The main element of child-centered learning seemed to be the open possibility of the park itself. The open areas, aided by soft grass, tall trees, and cooling breezes, allowed for active play in addition to the children-designated playground. The different users of the park, people of different ages and animals, helped to cultivate learning through senses. For example, the young child petting a dog and chasing after the older children. This park was active and alive with sounds, which I believed contributed to the high energy and variety of activities of the users. Even I played catch for the first time in my life.
Sound map
Soundscape Visualization I: Printmaking
I made two versions: the one on the left was made during class and the one on the right was made later. I wasn’t happy with the visual of the first one. It didn’t accurately reflect all the sounds captured. I did use the sound of the baseball being hit as the transitions between different activities, but looking back, this was not the theme of the soundscape.

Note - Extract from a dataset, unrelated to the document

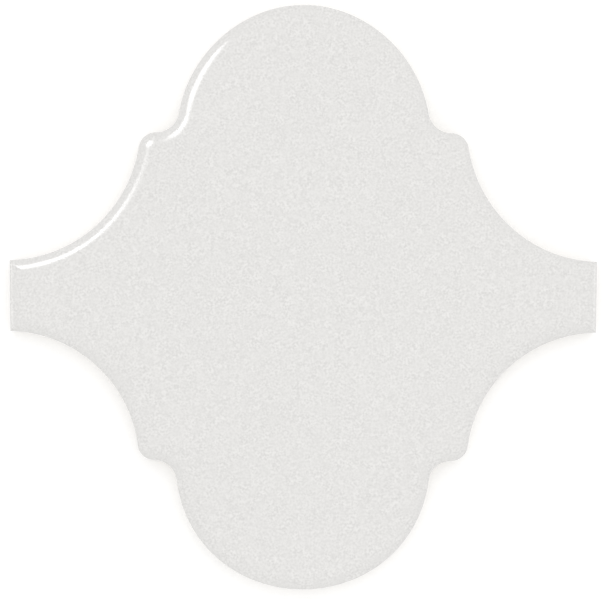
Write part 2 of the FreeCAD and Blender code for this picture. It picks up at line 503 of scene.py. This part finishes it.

Meet Me at Himmel Version 1 features a baseball bat and two baseballs at the center with grass along the border. I chose grass to represent the park because most activities happened on this terrain. I also wanted the visual to remain abstract and didn’t include the obvious images such as trees or a landscape of the park. I used black to keep the look of a traditional print. I thought about using green, but it would be too obviously associated with the outdoors, and I didn’t want that. The first version of Meet Me at Himmel best captures the theme of the soundscape, which is about spontaneity, openness, and exploration.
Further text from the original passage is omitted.